After the demolition of the mosque, Parliament enacted the Acquisition of Certain Area at Ayodhya Act, 1993, acquiring the lands in question. Simultaneously, the President sought the Supreme Court’s advisory opinion on a question. This was on January 7, 1993, the very day the ordinance, which became an Act, was promulgated. The question referred to the court was whether a Hindu temple prior to the construction of the mosque existed. Section 4(3) of the Act aborted legal proceedings in respect of title to the acquired property. On September 14, 1994, the government stated to the court that if the question was answered in the affirmative the lands would go to the Hindus; if in the negative, “then government action will be in support of the wishes of the Muslim community”. In Ismail Faruqui C Ors. vs Union of india and Ors. (1994; 6 Supreme Court Cases 360), the court struck down Section 4(3), which aborted and extinguished legal proceedings. On this the court was unanimous.
It was divided on the issue of whether Section 4(3) was severable from the rest of the Act. Justices A.M. Ahmadi and S.P. Bharucha held it was not and struck down the Act. Chief Justice of India M.N. Venkatachaliah and Justices J.S. Verma and G.N. Ray held it was severable and upheld the rest of the Act. All five declined to answer the President’s question.
Justice J.S. Verma’s opinion is relevant: “The rival claims to the disputed area which were to be adjudicated in the pending suits can no longer be determined therein as a result of the abatement of the suits. This also results in extinction of the several defences raised by the Muslim community, including that of adverse possession of the disputed area for over 400 years since the construction of adhered the mosque there in 1528 A.D. by Mir Baqi. Ostensibly, the alternative dispute resolution mechanism adopted is that of a simultaneous reference made the same day under Article 143(1) of the Constitution to this court for decision of the question referred. It is clear from the issues framed in those suits that the core question for determination in the suits is not covered by the reference made, and it also does not include therein the defences raised by the Muslim community. It is also clear that the answer to the question referred, whatever it may be, will not lead to the answer of the core question for determination in pending suits and it will not, by itself, resolve the long-standing dispute relating to the disputed area. Reference made under Article 143(1) cannot, therefore, be treated as an effective alternative dispute-resolution mechanism in substitution of the pending suits which are abated by Section 4(3) of the Act.”

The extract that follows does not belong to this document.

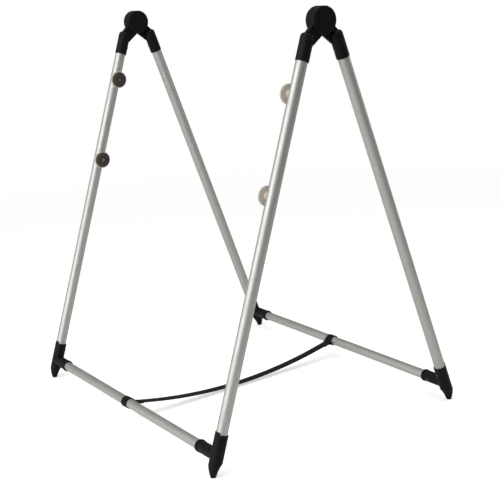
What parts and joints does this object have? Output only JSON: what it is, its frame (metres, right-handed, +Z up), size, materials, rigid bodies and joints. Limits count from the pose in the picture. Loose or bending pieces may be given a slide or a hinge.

Yet on October 23, 2002, the Allahabad High Court issued directions to the Archaeological Survey of India (ASI) to have the site surveyed by Ground Penetrating Technology or Radiology (GPR), whose report on February 17, 2003, indicated anomalies. On March 5, 2003, the court directed the ASI to excavate the site.
In effect, the query in the President’s Reference was brought in by the back door. The President’s question rejected by the Supreme Court read: “Whether a Hindu temple or any Hindu religious structure existed prior to the construction of the Ram Janmabhoomi-Babri Masjid… in the area on which the structure stood. The High Court ordered the ASI to answer this very question in these terms:
“Whether there was any temple/structure which was demolished and a mosque was constructed on the disputed site?” On that single ground of defiance alone, the High Court’s judgments invited a clear rejection by the Supreme Court. That was not done.
Has such excavation been undertaken ever before in any civil suit on title? This time it was, and the Supreme Court’s judgment has not a word of disapproval for this breach of its own ruling which was unanimous.
Indeed, at the very outset of the case the Supreme Court ought to have set aside the Allahabad High Court judgment on the excavation and its illegitimate fruits and proceeded to try the rest of the issues. Its judgment reveals why it did not follow this fair course.